Les banques communautaires sont promises à un bel avenir. La Chine compte plus de 700 millions de paysans. Avec l'accélération de l'urbanisation, les paysans qui fondent des entreprises et le développement des PME nécessitent des services financiers, d'autant plus que le gouvernement chinois encourage fortement l'ouverture du marché financier rural de nouveau modèle.
Faire d'une pierre deux coups
« Pour les banques à capitaux étrangers, la création des banques communautaires constitue l'occasion d'obtenir l'immatriculation sur le marché chinois, et une base d'investissements à long terme », a indiqué Guo Tianyong.
D'une part, du fait que les micros crédits accordés aux paysans ne présentent pas de grands risques en terme de recouvrement, et que la vitesse d'augmentation des capitaux des banques communautaires est largement inférieure à celle des capitaux totaux sur le continent chinois, les banques communautaires exerceront, au début, peu d'influence sur les banques à capitaux étrangers. D'autre part, le bilan des banques communautaires ne constituera pas un fardeau pour les banques à capitaux étrangers. La HSBC China a révélé que, parmi ses 16 banques communautaires, trois étaient déjà à l'équilibre. Cela montre que face aux énormes besoins du marché, il ne faut pas se soucier du déficit de la création des banques communautaires.

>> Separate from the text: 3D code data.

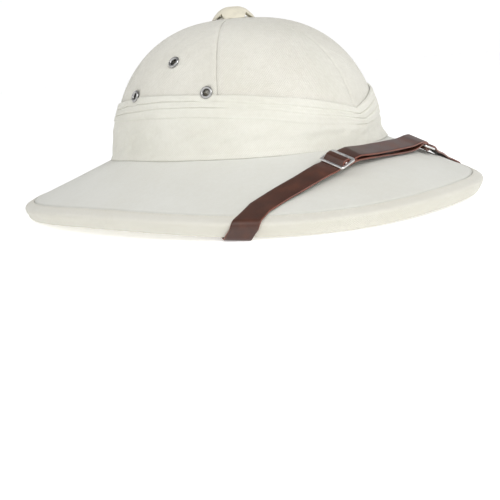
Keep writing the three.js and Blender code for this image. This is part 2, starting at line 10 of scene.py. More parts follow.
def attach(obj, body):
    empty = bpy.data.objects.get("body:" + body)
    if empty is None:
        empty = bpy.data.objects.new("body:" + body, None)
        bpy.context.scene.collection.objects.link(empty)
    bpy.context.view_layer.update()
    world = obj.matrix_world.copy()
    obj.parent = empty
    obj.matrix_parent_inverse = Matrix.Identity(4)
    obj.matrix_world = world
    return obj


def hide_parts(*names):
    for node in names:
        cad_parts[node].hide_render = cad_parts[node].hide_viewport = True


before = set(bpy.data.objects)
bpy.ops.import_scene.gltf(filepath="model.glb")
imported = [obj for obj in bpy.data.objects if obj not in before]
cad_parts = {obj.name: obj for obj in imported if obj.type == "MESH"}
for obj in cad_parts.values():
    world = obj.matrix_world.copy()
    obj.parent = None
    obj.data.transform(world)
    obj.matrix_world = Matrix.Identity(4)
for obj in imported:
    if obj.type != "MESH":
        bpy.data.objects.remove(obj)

bl_info = {
    "name": "Pith Helmet",
    "version": (1, 0, 0),
    "blender": (4, 5, 0),
    "location": "View3D > Sidebar > Hat",
    "description": "Builds a cloth-covered pith helmet around its packed frame",
    "category": "Add Mesh",
}

MM = 0.001
TAU = 2 * math.pi
SIDES = {"right": 1, "left": -1}

# Camera, fitted to the photograph: where it stands, and the pixel that the middle of the hat falls on
VIEW = {"azimuth": 48.35, "elevation": 11.91, "roll": -4.92, "distance": 759.4, "focal": 941.13}
AIM_PIXEL = (239.69, 118.04)
AIM_HEIGHT = 66.5
PHOTO_SIDE = 500
SENSOR = 36

# Studio light; the world's stops are (height of the direction, brightness), behind and before the hat
WORLD_STRENGTH = 1.02
BEHIND_STOPS = [(0.1, (1.0, 1.0, 1.0)), (0.75, (0.3, 0.3, 0.31))]
FRONT_STOPS = [(z, (v, v, v)) for z, v in ((0.05, 0.42), (0.35, 0.8), (0.6, 1.05), (0.88, 0.3))]
LIGHTS = {
    "key": {"azimuth": 14.0, "elevation": 36.0, "reach": 1.8, "side": 0.9, "power": 12.4},
    "fill": {"azimuth": 84.0, "elevation": 38.0, "reach": 2.0, "side": 1.2, "power": 5.2},
}
LIGHT_AIM = 0.08

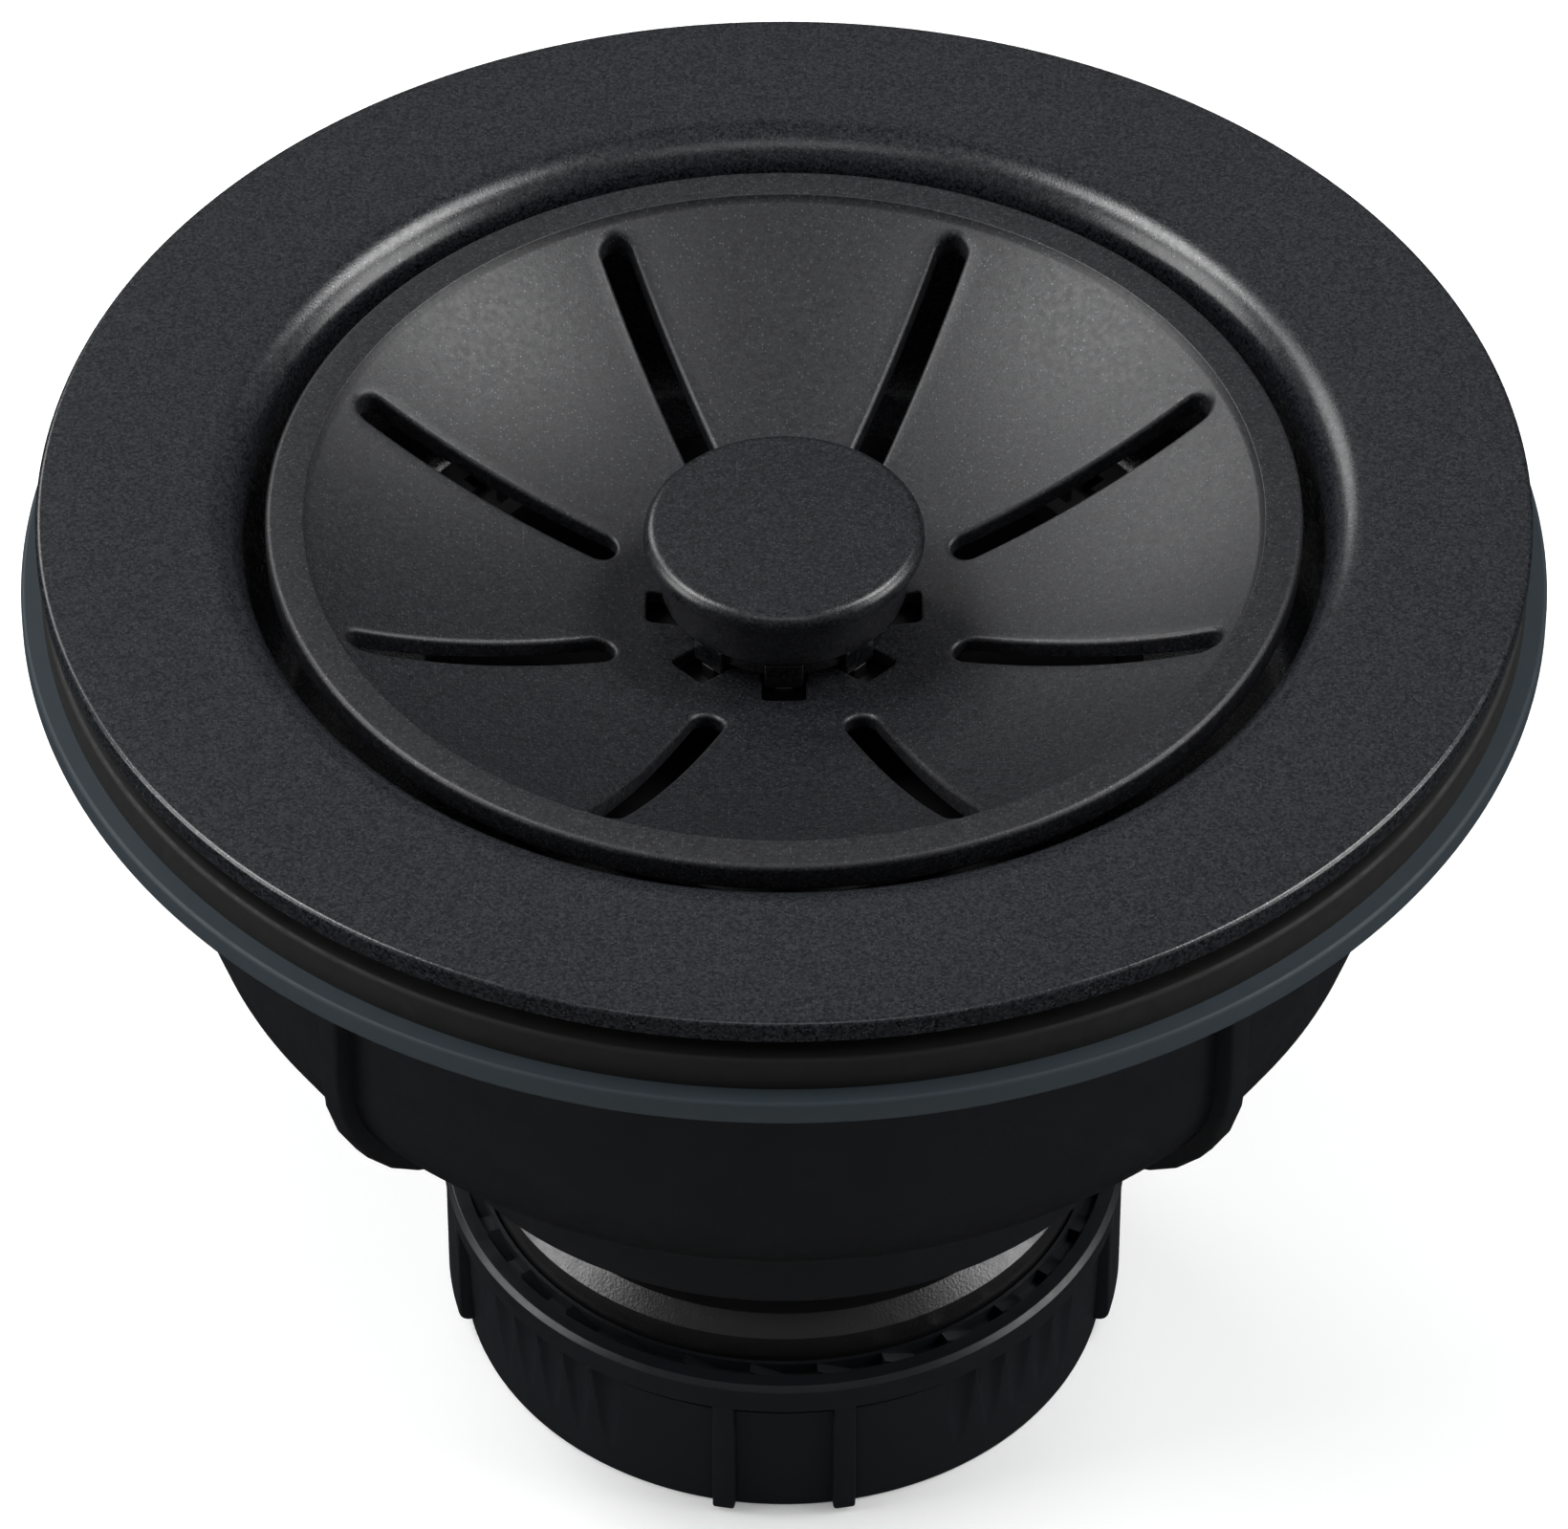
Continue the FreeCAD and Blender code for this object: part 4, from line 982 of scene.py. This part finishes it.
def make_softbox(name, direction, width, height, radiance):
    """A rectangular light that faces the drain. Radiance is how bright its face looks."""
    light = bpy.data.lights.new(name, "AREA")
    light.shape = "RECTANGLE"
    light.size = width
    light.size_y = height
    light.energy = radiance * math.pi * width * height
    lamp = bpy.data.objects.new(name, light)
    aim = Vector((0, 0, FLANGE_TOP))
    lamp.location = aim + Vector(direction).normalized() * LIGHT_DISTANCE
    lamp.rotation_euler = (aim - lamp.location).to_track_quat("-Z", "Y").to_euler()
    bpy.context.scene.collection.objects.link(lamp)


def make_sky():
    """Soft light from all round, which grows from the horizon up."""
    world = bpy.data.worlds.new("Studio")
    bpy.context.scene.world = world
    world.use_nodes = True
    tree = world.node_tree
    background = tree.nodes["Background"]
    background.inputs["Color"].default_value = SKY_COLOUR
    around = tree.nodes.new("ShaderNodeTexCoord")
    height = tree.nodes.new("ShaderNodeSeparateXYZ")
    fade = tree.nodes.new("ShaderNodeMapRange")
    fade.inputs["From Min"].default_value = SKY_LOW
    fade.inputs["From Max"].default_value = SKY_HIGH
    fade.inputs["To Min"].default_value = SKY_LOW_GLOW
    fade.inputs["To Max"].default_value = SKY_HIGH_GLOW
    tree.links.new(around.outputs["Generated"], height.inputs["Vector"])
    tree.links.new(height.outputs["Z"], fade.inputs["Value"])
    tree.links.new(fade.outputs["Result"], background.inputs["Strength"])


def make_studio():
    make_sky()
    for side in (-1, 1):
        for name, (x, y, z), width, height, radiance in PAIRED_SOFTBOXES:
            make_softbox(name, (side * x, y, z), width, height, radiance)
    for name, direction, width, height, radiance in SINGLE_SOFTBOXES:
        make_softbox(name, direction, width, height, radiance)
    bpy.context.scene.view_settings.view_transform = "Standard"


def make_camera():
    """The camera looks down on the front of the drain, which fills the picture."""
    aim = Vector((0, 0, FLANGE_TOP - CAMERA_AIM_DEPTH * MM))
    lens = bpy.data.cameras.new("camera")
    lens.sensor_width = SENSOR_WIDTH
    lens.lens = LENS_OVER_SENSOR * SENSOR_WIDTH
    lens.clip_start = 0.01
    lens.clip_end = 50
    camera = bpy.data.objects.new("camera", lens)
    back = Vector((0, -math.cos(CAMERA_ELEVATION), math.sin(CAMERA_ELEVATION)))
    camera.location = aim + back * CAMERA_DISTANCE
    camera.rotation_euler = (-back).to_track_quat("-Z", "Y").to_euler()
    bpy.context.scene.collection.objects.link(camera)
    bpy.context.scene.camera = camera


for node, piece in frame["nodes"].items():
    piece.data.materials.clear()
    piece.data.materials.append(MATERIALS[SLOT_OF[node]])

make_flange()
make_gasket()
make_bowl()
make_strainer_plate()
make_knob()
make_crown()
make_latch()
make_thrust_ring()
make_union_nut()
make_floor()
make_studio()
make_camera()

L'accélération du développement des activités des banques à capitaux étrangers dans les régions rurales pourrait signifier beaucoup à l'avenir. « Dans dix ou vingt ans, les bourgs actuels pourraient bien devenir des villes. Ainsi les banques communautaires deviendront probablement les succursales des banques », a exprimé Wang Dongsheng, PDG de la HSBC Asie-Pacifique.